Analysts on Right and Left think that the crisis of the EU may deepen further still if member states insist on their own national interests. They do not agree, however, on whether the crisis should be overcome by strengthening national sovereignty or  by further centralization.

The EU has shown its worst face, Áron Kuthi in Magyar Nemzet comments on Friday’s EU summit. The conservative columnist finds it daunting that all parties tried to push their own agendas in a such a brazen way. By way of example, Kuthi mentions Italian PM Renzi’s threat to cut the funding of the Visegrad countries unless they agree to participate in the migrant quota system. In conclusion, Kuthi thinks that the EU’s migration crisis can only be overcome if the external borders of the EU are protected so that EU member states do not have to pass problems on to each other.

Népszabadság in a front page editorial also suggests that the EU summit appeared to turn into an exercise in horse trading. Instead of seeking a common solution to the problems of migration, all heads of states are concerned only with their own national interests. The leading left-wing daily thinks that in this bargaining between nation state actors, the common EU interest will be lost and the crisis of the EU will become ever deeper.

In Népszava, Mária Gál suggests that Matteo Renzi’s threats to withhold funds from the V4 countries are groundless. In the current EU framework, there is no effective means to sanction those states which in Gál’s view, refuse to take on their shoulders the burden of solidarity with other EU members.

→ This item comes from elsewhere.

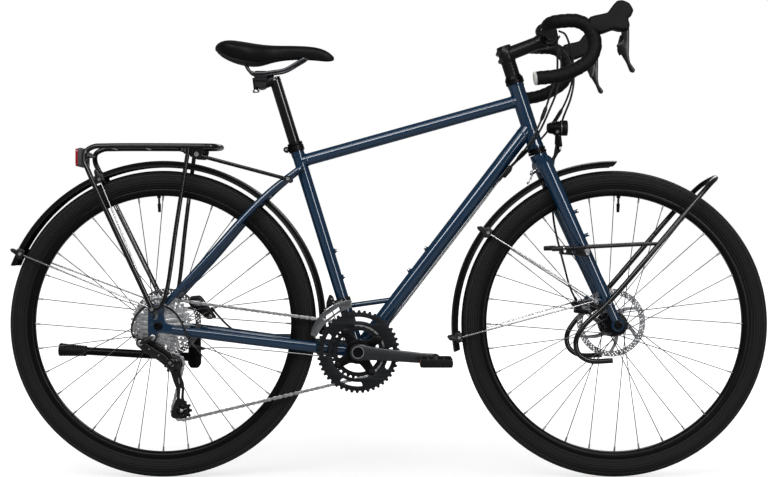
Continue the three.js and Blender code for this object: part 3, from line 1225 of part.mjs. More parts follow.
function rearShiftRoute() {
  return [
    moved(barCentre, barFront, -tapeEnd, -7), moved(barCentre, barFront - 2, -61, -14), at(384, -55, 982),
    at(384, -50, 930), at(369, -42, 880), at(352, -38, 830), at(328, -38, 780), at(300, -30, 740),
      onUnderside(520, -14),
    onUnderside(450, -9), onUnderside(300, -9), onUnderside(150, -10), onUnderside(60, -12),
      underShell(-40, -13),
    underShell(-70, -14), underShell(-100, -16), at(-104, -22, 268), at(-140, -30, 279), at(-250, -48, 294),
    at(-380, -66, 305), at(-428, -77, 304), at(-446, -83, 312), at(-456, -83, 334), at(-467, -78, 358),
    at(-486, -65, 383), at(-510, -60, 398), at(-540, -61, 402), at(-564, -66, 390), at(-581, -72, 362),
    at(-582, -76, 338), at(-575, -77, 326),
  ];
}

// Assembly

add('head_tube', makeHeadTube(), bluePaint);
add('top_tube', makeTopTube(), bluePaint);
add('down_tube', makeDownTube(), bluePaint);
add('seat_tube', makeSeatTube(), bluePaint);
for (const [side, name] of [[RIGHT, 'right'], [LEFT, 'left']]) {
  add(`chainstay_${name}`, makeChainstay(side), bluePaint);
  add(`seatstay_${name}`, makeSeatstay(side), bluePaint);
}
add('seat_clamp', makeSeatClamp(), blackPaint);

const railClearance = makeRails(clearing(rails.radius, rails.sides));
add('saddle_rails', makeRails(rails.radius), darkMetal);
add('saddle', makeSaddle(railClearance), blackPlastic);
add('seatpost', makeSeatpost(railClearance), blackPaint);

add('fork_crown', makeCrown(), bluePaint);
add('stem', makeStem(), blackPaint);
add('handlebar', makeBar(), blackPaint);
for (const [side, name] of [[RIGHT, 'right'], [LEFT, 'left']]) {
  add(`fork_blade_${name}`, makeBlade(side), bluePaint);
  add(`bar_tape_${name}`, makeTape(side), blackPlastic);
  add(`hood_${name}`, makeHood(side), blackRubber);
  add(`brake_lever_${name}`, makeLever(side), blackPlastic);
}

const frontEnd = forkFace - GAP;
const rearEnd = dropoutFace - GAP;
const freehubFace = rearHub.rightFlange + 2 * rearHub.plate + GAP / 2;
makeWheel('front', frontAxle, frontHub, -frontEnd, frontEnd, forkFace - rotorInset.front);
makeWheel('rear', rearAxle, rearHub, -freehubFace, rearEnd, dropoutFace - rotorInset.rear);
add('front_axle', makeAxle(frontAxle, forkFace + blade.lug + GAP), darkMetal);
add('rear_axle', makeAxle(rearAxle, dropoutFace + DROPOUT_THICKNESS + GAP), darkMetal);

const drive = new THREE.Group();
drive.position.copy(rearAxle);
add('cassette', makeCassette(freehubFace + GAP, rearEnd), silverMetal, drive);
bicycle.add(drive);

const crankset = new THREE.Group();
crankset.position.copy(bottomBracket);
crankset.rotation.y = radians(crank.droopAngle);
add('crank_right', makeRightCrank(), darkMetal, crankset);
add('crank_left', makeLeftCrank(), darkMetal, crankset);
add('chainring_outer', makeOuterRing(), darkMetal, crankset);
add('chainring_inner', makeInnerRing(), darkMetal, crankset);
for (const [side, name] of [[RIGHT, 'right'], [LEFT, 'left']]) {
  const level = new THREE.Group();
  level.position.set(-side * crank.length, 0, 0);
  level.rotation.y = -crankset.rotation.y;
  add(`pedal_${name}`, makePedal(side), blackPlastic, level);
  crankset.add(level);
}
bicycle.add(crankset);

add('chain', makeChain(), silverMetal);
for (const [name, place] of [['upper_pulley', upperPulley], ['lower_pulley', lowerPulley]]) {
  const idler = new THREE.Group();
  idler.position.copy(place);
  add(name, makePulley(), darkMetal, idler);
  bicycle.add(idler);
}
add('rear_derailleur', makeRearDerailleur(), blackPaint);
add('front_derailleur', makeFrontDerailleur(), darkMetal);

const leftStayClearance = swept(chainstayCurve(LEFT),
  ovalSection(chainstay.across + 2 * GAP, chainstay.tall + 2 * GAP, chainstay.sides), chainstay.steps);
add('rear_brake_caliper', makeCaliper(rearCaliperShares, rearCaliperPlace, rearAxle, dropoutFace - rotorInset.rear, leftStayClearance), darkMetal);
add('front_brake_caliper', makeCaliper(frontCaliperShares, frontCaliperPlace, frontAxle, forkFace - rotorInset.front,
  bladeClearance(LEFT)), darkMetal);

add('rear_fender', makeFender(rearAxle, fender.startAngle, fender.endAngle, 18), blackPaint);
add('front_fender', makeFender(frontAxle, frontFender.startAngle, frontFender.endAngle, 11), blackPaint);
add('rear_fender_stays', makeStays(rearAxle, [153.4, 113.1], eyeletPlace, dropoutFace + DROPOUT_THICKNESS), steelWire);
add('front_fender_stays', makeStays(frontAxle, [144.4, 184.8], frontEyelet, stayEyelet.out + stayEyelet.tall), steelWire);
add('rear_rack', makeRack(), blackPaint);
add('rear_reflector', makeReflector(), redLens);
add('low_rider_rack', makeLowRider(), blackPaint);
add('headlight', makeHeadlight(), blackPlastic);
add('kickstand_leg', makeKickstand(), blackPaint);

add('front_brake_cable', makeCable(frontBrakeRoute(), 20), blackPlastic);
add('rear_brake_cable', makeCable(rearBrakeRoute(), 37), blackPlastic);
add('front_shift_cable', makeCable(frontShiftRoute(), 32), blackPlastic);
add('rear_shift_cable', makeCable(rearShiftRoute(), 39), blackPlastic);

export default bicycle;
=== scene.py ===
# A touring bicycle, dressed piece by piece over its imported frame.
# Sizes are in metres: +X is forwards, +Y the rider's left and +Z up, with the chain on the -Y side.

import json
from math import asin, atan2, cos, hypot, pi, radians, sin

import bmesh
import bpy
from mathutils import Matrix, Vector


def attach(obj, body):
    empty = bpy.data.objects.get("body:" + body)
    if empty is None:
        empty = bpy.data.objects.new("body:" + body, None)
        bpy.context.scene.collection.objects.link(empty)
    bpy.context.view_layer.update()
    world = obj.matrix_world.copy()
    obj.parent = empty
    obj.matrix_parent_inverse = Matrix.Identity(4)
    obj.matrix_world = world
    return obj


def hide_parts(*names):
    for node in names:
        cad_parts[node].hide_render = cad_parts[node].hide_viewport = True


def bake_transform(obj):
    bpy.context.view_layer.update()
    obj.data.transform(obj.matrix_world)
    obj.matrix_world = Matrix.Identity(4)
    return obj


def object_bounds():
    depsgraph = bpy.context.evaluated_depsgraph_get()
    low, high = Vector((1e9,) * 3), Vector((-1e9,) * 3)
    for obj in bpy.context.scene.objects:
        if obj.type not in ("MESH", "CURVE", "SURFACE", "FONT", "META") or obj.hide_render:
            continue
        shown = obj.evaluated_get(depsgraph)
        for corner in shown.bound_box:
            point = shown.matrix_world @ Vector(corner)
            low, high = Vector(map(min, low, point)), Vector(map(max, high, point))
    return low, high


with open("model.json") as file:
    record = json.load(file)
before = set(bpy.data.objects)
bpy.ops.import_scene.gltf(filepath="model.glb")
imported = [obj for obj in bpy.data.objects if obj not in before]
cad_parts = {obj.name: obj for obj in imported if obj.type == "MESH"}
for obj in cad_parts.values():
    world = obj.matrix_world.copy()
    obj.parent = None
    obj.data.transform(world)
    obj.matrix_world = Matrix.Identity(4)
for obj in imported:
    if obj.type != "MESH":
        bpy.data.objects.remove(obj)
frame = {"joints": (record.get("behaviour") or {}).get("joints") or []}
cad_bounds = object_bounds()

# Studio
# A photographer's table: a pale floor that runs back out of sight under a white sky, with a soft light
# on each side, a strip above, and two strips that only show as reflections on the tubes.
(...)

Gál suggests that PM Renzi’s threats clearly indicate that the core EU states are willing to further centralize decision-making in order to save the EU.

Brussels is trying to use the buzzword of solidarity in order to force Visegrad countries into submission, Zoltán Kottász writes in Magyar Idők. The pro-government commentator thinks that ‘solidarity’ as advocated by core EU states in practice means that all member states should agree with what the core EU countries dictate. Kottász writes that the same western EU states that want to vilify and exclude Hungary and other Visegrad countries not willing to participate in the distribution of migrants, have shown no solidarity with Greece or other peripheral countries hit hard by the financial crisis.